Mekanisme persaingan (competition mechanism) adalah modifikasi cuaca ekstrem yang dilakukan di darat dengan sistem "Ground Based Generator" yang terpasang dari hulu puncak hingga hilir pantai. Metode ini bertujuan untuk menggangu proses fisika dari pertumbuhan awan-awan konvektif agar durasi hujan bisa dipersingkat dan intensitasnya berkurang.

Sementara itu, mekanisme proses lompatan (jumping process mechanism) adalah modifikasi cuaca ekstrem yang bertujuan untuk mempercepat proses hujan dengan bantuan radar. Bubuk garam akan disemai pada awan-awan yang terlihat membawa uap air dari laut.
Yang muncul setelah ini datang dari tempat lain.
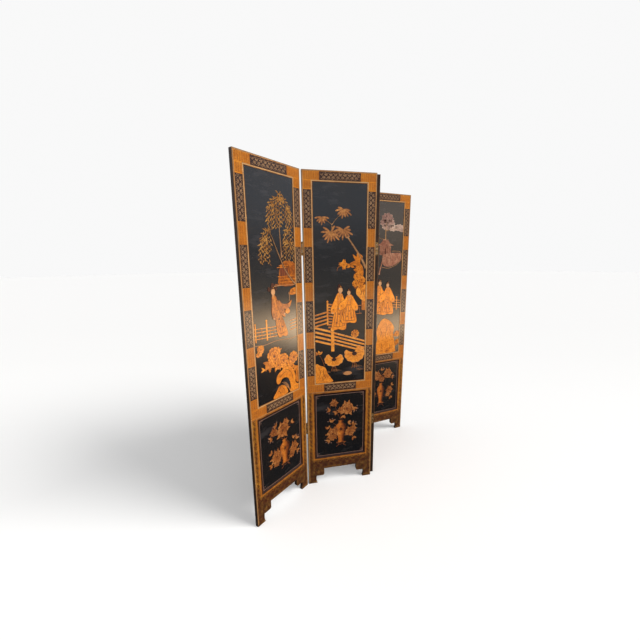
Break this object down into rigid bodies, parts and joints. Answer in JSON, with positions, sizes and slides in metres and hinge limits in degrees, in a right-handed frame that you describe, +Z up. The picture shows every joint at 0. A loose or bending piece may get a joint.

Dengan begitu, suplai massa udara basah dan kejadian hujan di suatu wilayah akan berkurang.

 

3 dari 4 halaman

Tingkat Keberhasilan TMC

Simak penjelasan terkait TMC yang kerap dilakukan di Indonesia saat cuaca sedang ekstrem. (pexels.com/Pixabay)

Operasi teknologi modifikasi cuaca di Indonesia melibatkan tiga pihak, yakni Pusat Riset Iklim dan Atmosfer Badan Riset dan Inovasi Nasional (BRIN), Badan Nasional Penanggulangan Bencana (BNPB), dan Badan Meteorologi Klimatologi dan Geofisika (BMKG). Sementara itu, para ahli mengungkapkan bahwa tingkat keberhasilan TMC di Indonesia dipengaruhi oleh beberapa faktor, di antaranya adalah pertumbuhan awan dan angin. TMC juga harus dilakukan dengan desain statistik yang akurat disertai dengan kontrol tertentu. 

Di Indonesia sendiri, tingkat keberhasilan Teknologi Modifikasi Cuaca ekstrem yang sempurna masih sulit dibuktikan. Para ahli menduga hal ini dipengaruhi oleh operasi teknologi modifikasi cuaca di Indonesia yang masih belum memiliki daerah kontrol. Selain itu, awan tropis juga masuk ke dalam kategori awan yang sulit untuk dimodifikasi. Hal ini menunjukkan bahwa TMC di Indonesia hanya membawa dampak yang sedikit pada perubahan cuaca.

 

4 dari 4 halaman

Faktor Penyebab Cuaca Ekstrem di Indonesia

Simak penjelasan terkait TMC yang kerap dilakukan di Indonesia saat cuaca sedang ekstrem. (unsplash.com/Christian Lue)

Melansir dari Liputan6.com, berikut merupakan enam faktor penyebab cuaca ekstrem di Indonesia yang diungkapkan oleh Badan Meteorologi, Klimatologi, dan Geofisika (BMKG):

1. Fenomena La Nina

Fenomena La Nina adalah berupa anomali suhu di kawasan Samudera Pasifik bagian tengah yang membuatnya lebih dingin dibandingkan suhu permukaan laut di Indonesia. La nina memicu terjadinya aliran massa udara yang membawa hujan ke wilayah Indonesia.

2. Fenomena Monsun Asia

 

Fenomena Monsun Asia adalah jenis angin penyebab dimulainya musim hujan di Indonesia.

3. Fenomena Madden-Jullian Oscillation

 

Fenomena Madden-Jullian Oscillation adalah fenomena ketika gelombang atmosfer membawa kumpulan awan hujan yang bergerak dari Samudera Hindia ke wilayah Pasifik. Ketika melewati wilayah Indonesia, awan akan tertahan kontur pegunungan di Indonesia dan menjadi penyebab hujan.

 

4. Fenomena Kelvin and Rossby

Fenomena Kelvin and Rossby adalah terjadinya peningkatan pasokan air hujan di Indonesia.

5. Fenomena Menghangatnya Suhu Permukaan Air Laut

Fenomena menghangatnya suhu permukaan air laut Indonesia memicu terjadinya peningkatan penguapan di berbagai wilayah Indonesia.

6. Fenomena Bibit Siklon

Fenomena Bibit Siklon adalah badai dengan kekuatan yang besar. Radius rata-rata siklon tropis mencapai 150 hingga 200 km. Siklon tropis terbentuk di atas lautan luas yang umumnya mempunyai suhu permukaan air laut hangat, lebih dari 26.5 °C. Angin kencang yang berputar di dekat pusatnya mempunyai kecepatan angin lebih dari 63 km/jam.